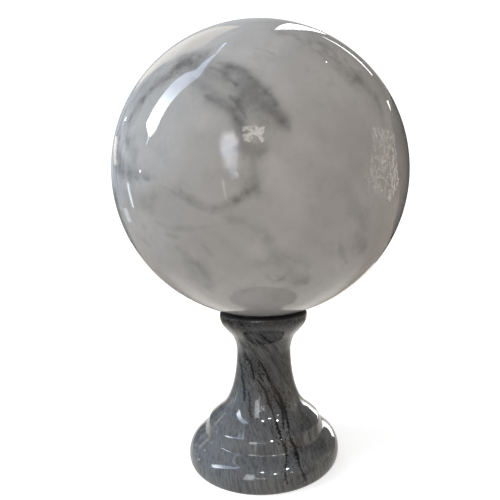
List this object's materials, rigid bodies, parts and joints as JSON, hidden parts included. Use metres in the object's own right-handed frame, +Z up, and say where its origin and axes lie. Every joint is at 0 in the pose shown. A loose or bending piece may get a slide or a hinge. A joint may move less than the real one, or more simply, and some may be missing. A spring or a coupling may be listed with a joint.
{
  "type": "decorative sphere",
  "caption": "Polished stone sphere resting in the dished collar of a turned stone stand with a flared foot.",
  "frame": {"origin": "middle of the stand's flat underside", "axes": "+Z up, along the axis that the stand was turned on and through the ball's centre; the pictured side faces -Y"},
  "size_m": [0.2, 0.2, 0.2881],
  "materials": {
    "pale_stone": "polished pale grey marble with cloudy darker grey bands and fine veins",
    "dark_stone": "polished dark grey marble with broken near-black veins"
  },
  "bodies": {
    "root": {"ball": "pale_stone", "stand": "dark_stone"}
  },
  "joints": []
}
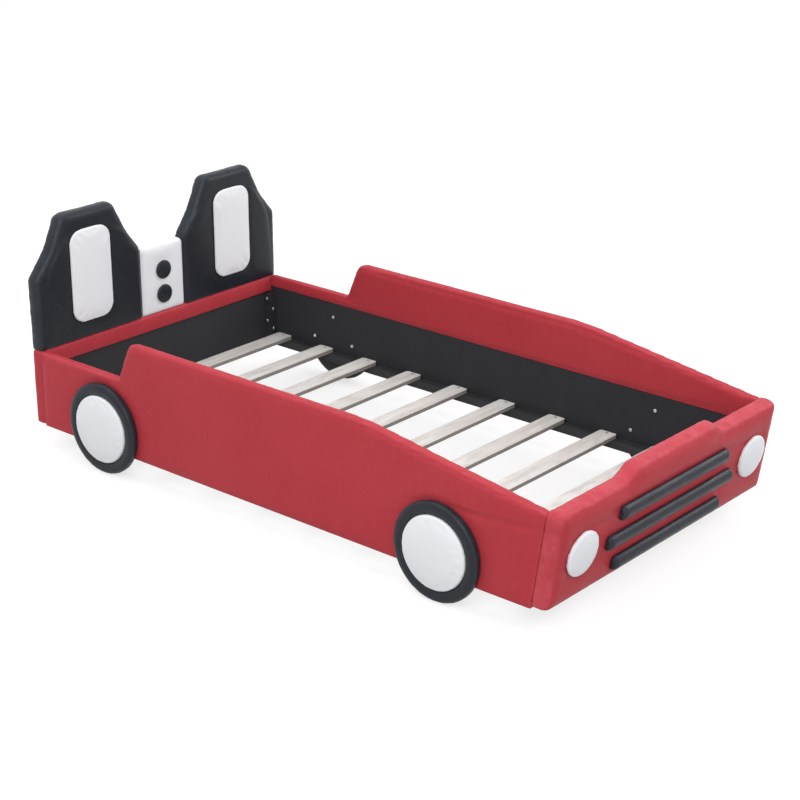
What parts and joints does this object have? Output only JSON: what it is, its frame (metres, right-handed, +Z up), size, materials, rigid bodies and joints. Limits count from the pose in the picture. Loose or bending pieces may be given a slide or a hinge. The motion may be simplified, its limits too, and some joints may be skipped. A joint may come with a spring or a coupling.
{
  "type": "car bed for children",
  "caption": "Child's bed in the shape of an open car, with padded side, head and front panels, seat-back headboard, wheels and a slatted base for a 39 x 75 in mattress.",
  "frame": {"origin": "on the floor under the middle of the bed's box", "axes": "+Z up, +Y towards the headboard, -Y towards the grille, X across the bed"},
  "size_m": [1.1134, 2.0406, 0.7255],
  "materials": {
    "red_vinyl": "satin red vinyl over foam",
    "black_vinyl": "satin black vinyl over foam",
    "white_vinyl": "satin white vinyl over foam",
    "black_lining": "matt black non-woven lining",
    "plywood": "raw board, covered",
    "slat_wood": "pale planed wood",
    "black_wood": "black painted wood",
    "bright_steel": "zinc plated"
  },
  "bodies": {
    "root": {"console_pad": "white_vinyl", "front_board": "plywood", "front_cover": "red_vinyl", "front_lining": "black_lining", "headboard_board": "plywood", "headboard_cover": "red_vinyl", "headboard_lining": "black_lining", "left_front_hub_pad": "white_vinyl", "left_front_post": "black_wood", "left_front_tyre_pad": "black_vinyl", "left_front_wheel_board": "black_wood", "left_headlamp_board": "plywood", "left_headlamp_pad": "white_vinyl", "left_rear_hub_pad": "white_vinyl", "left_rear_post": "black_wood", "left_rear_tyre_pad": "black_vinyl", "left_rear_wheel_board": "black_wood", "left_seat_back_inset": "white_vinyl", "left_seat_back_pad": "black_vinyl", "left_side_board": "plywood", "left_side_cover": "red_vinyl", "left_side_lining": "black_lining", "left_slat_rail": "black_wood", "lower_console_button": "black_vinyl", "lower_grille_bar": "black_vinyl", "middle_grille_bar": "black_vinyl", "post_bolts": "bright_steel", "right_front_hub_pad": "white_vinyl", "right_front_post": "black_wood", "right_front_tyre_pad": "black_vinyl", "right_front_wheel_board": "black_wood", "right_headlamp_board": "plywood", "right_headlamp_pad": "white_vinyl", "right_rear_hub_pad": "white_vinyl", "right_rear_post": "black_wood", "right_rear_tyre_pad": "black_vinyl", "right_rear_wheel_board": "black_wood", "right_seat_back_inset": "white_vinyl", "right_seat_back_pad": "black_vinyl", "right_side_board": "plywood", "right_side_cover": "red_vinyl", "right_side_lining": "black_lining", "right_slat_rail": "black_wood", "slat_01": "slat_wood", "slat_02": "slat_wood", "slat_03": "slat_wood", "slat_04": "slat_wood", "slat_05": "slat_wood", "slat_06": "slat_wood", "slat_07": "slat_wood", "slat_08": "slat_wood", "slat_09": "slat_wood", "slat_10": "slat_wood", "slat_rail_screws": "bright_steel", "slat_screws": "bright_steel", "upper_console_button": "black_vinyl", "upper_grille_bar": "black_vinyl", "wheel_bolts": "bright_steel"}
  },
  "joints": []
}
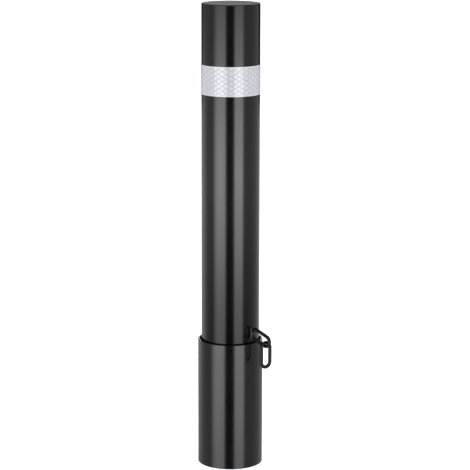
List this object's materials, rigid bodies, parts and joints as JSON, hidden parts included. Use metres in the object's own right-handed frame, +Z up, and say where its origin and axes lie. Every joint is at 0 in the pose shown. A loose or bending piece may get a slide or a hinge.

· · ·

_What you will do:_ Quote each line above in full, word for word.

_Result of this task:_
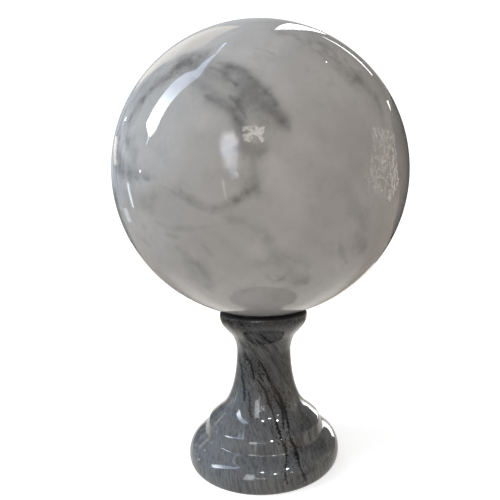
List this object's materials, rigid bodies, parts and joints as JSON, hidden parts included. Use metres in the object's own right-handed frame, +Z up, and say where its origin and axes lie. Every joint is at 0 in the pose shown. A loose or bending piece may get a slide or a hinge. A joint may move less than the real one, or more simply, and some may be missing. A spring or a coupling may be listed with a joint.
{
  "type": "decorative sphere",
  "caption": "Polished stone sphere resting in the dished collar of a turned stone stand with a flared foot.",
  "frame": {"origin": "middle of the stand's flat underside", "axes": "+Z up, along the axis that the stand was turned on and through the ball's centre; the pictured side faces -Y"},
  "size_m": [0.2, 0.2, 0.2881],
  "materials": {
    "pale_stone": "polished pale grey marble with cloudy darker grey bands and fine veins",
    "dark_stone": "polished dark grey marble with broken near-black veins"
  },
  "bodies": {
    "root": {"ball": "pale_stone", "stand": "dark_stone"}
  },
  "joints": []
}
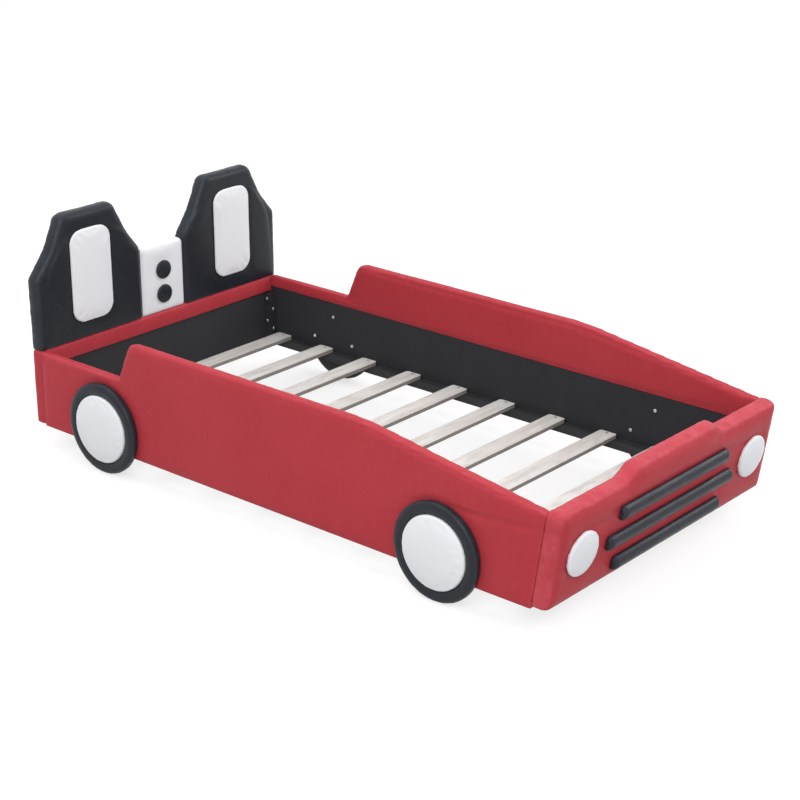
What parts and joints does this object have? Output only JSON: what it is, its frame (metres, right-handed, +Z up), size, materials, rigid bodies and joints. Limits count from the pose in the picture. Loose or bending pieces may be given a slide or a hinge. The motion may be simplified, its limits too, and some joints may be skipped. A joint may come with a spring or a coupling.
{
  "type": "car bed for children",
  "caption": "Child's bed in the shape of an open car, with padded side, head and front panels, seat-back headboard, wheels and a slatted base for a 39 x 75 in mattress.",
  "frame": {"origin": "on the floor under the middle of the bed's box", "axes": "+Z up, +Y towards the headboard, -Y towards the grille, X across the bed"},
  "size_m": [1.1134, 2.0406, 0.7255],
  "materials": {
    "red_vinyl": "satin red vinyl over foam",
    "black_vinyl": "satin black vinyl over foam",
    "white_vinyl": "satin white vinyl over foam",
    "black_lining": "matt black non-woven lining",
    "plywood": "raw board, covered",
    "slat_wood": "pale planed wood",
    "black_wood": "black painted wood",
    "bright_steel": "zinc plated"
  },
  "bodies": {
    "root": {"console_pad": "white_vinyl", "front_board": "plywood", "front_cover": "red_vinyl", "front_lining": "black_lining", "headboard_board": "plywood", "headboard_cover": "red_vinyl", "headboard_lining": "black_lining", "left_front_hub_pad": "white_vinyl", "left_front_post": "black_wood", "left_front_tyre_pad": "black_vinyl", "left_front_wheel_board": "black_wood", "left_headlamp_board": "plywood", "left_headlamp_pad": "white_vinyl", "left_rear_hub_pad": "white_vinyl", "left_rear_post": "black_wood", "left_rear_tyre_pad": "black_vinyl", "left_rear_wheel_board": "black_wood", "left_seat_back_inset": "white_vinyl", "left_seat_back_pad": "black_vinyl", "left_side_board": "plywood", "left_side_cover": "red_vinyl", "left_side_lining": "black_lining", "left_slat_rail": "black_wood", "lower_console_button": "black_vinyl", "lower_grille_bar": "black_vinyl", "middle_grille_bar": "black_vinyl", "post_bolts": "bright_steel", "right_front_hub_pad": "white_vinyl", "right_front_post": "black_wood", "right_front_tyre_pad": "black_vinyl", "right_front_wheel_board": "black_wood", "right_headlamp_board": "plywood", "right_headlamp_pad": "white_vinyl", "right_rear_hub_pad": "white_vinyl", "right_rear_post": "black_wood", "right_rear_tyre_pad": "black_vinyl", "right_rear_wheel_board": "black_wood", "right_seat_back_inset": "white_vinyl", "right_seat_back_pad": "black_vinyl", "right_side_board": "plywood", "right_side_cover": "red_vinyl", "right_side_lining": "black_lining", "right_slat_rail": "black_wood", "slat_01": "slat_wood", "slat_02": "slat_wood", "slat_03": "slat_wood", "slat_04": "slat_wood", "slat_05": "slat_wood", "slat_06": "slat_wood", "slat_07": "slat_wood", "slat_08": "slat_wood", "slat_09": "slat_wood", "slat_10": "slat_wood", "slat_rail_screws": "bright_steel", "slat_screws": "bright_steel", "upper_console_button": "black_vinyl", "upper_grille_bar": "black_vinyl", "wheel_bolts": "bright_steel"}
  },
  "joints": []
}
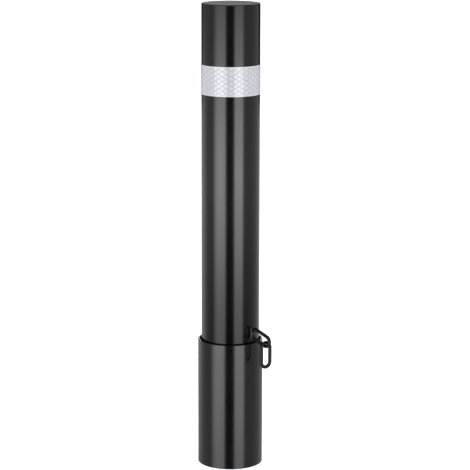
List this object's materials, rigid bodies, parts and joints as JSON, hidden parts included. Use metres in the object's own right-handed frame, +Z up, and say where its origin and axes lie. Every joint is at 0 in the pose shown. A loose or bending piece may get a slide or a hinge.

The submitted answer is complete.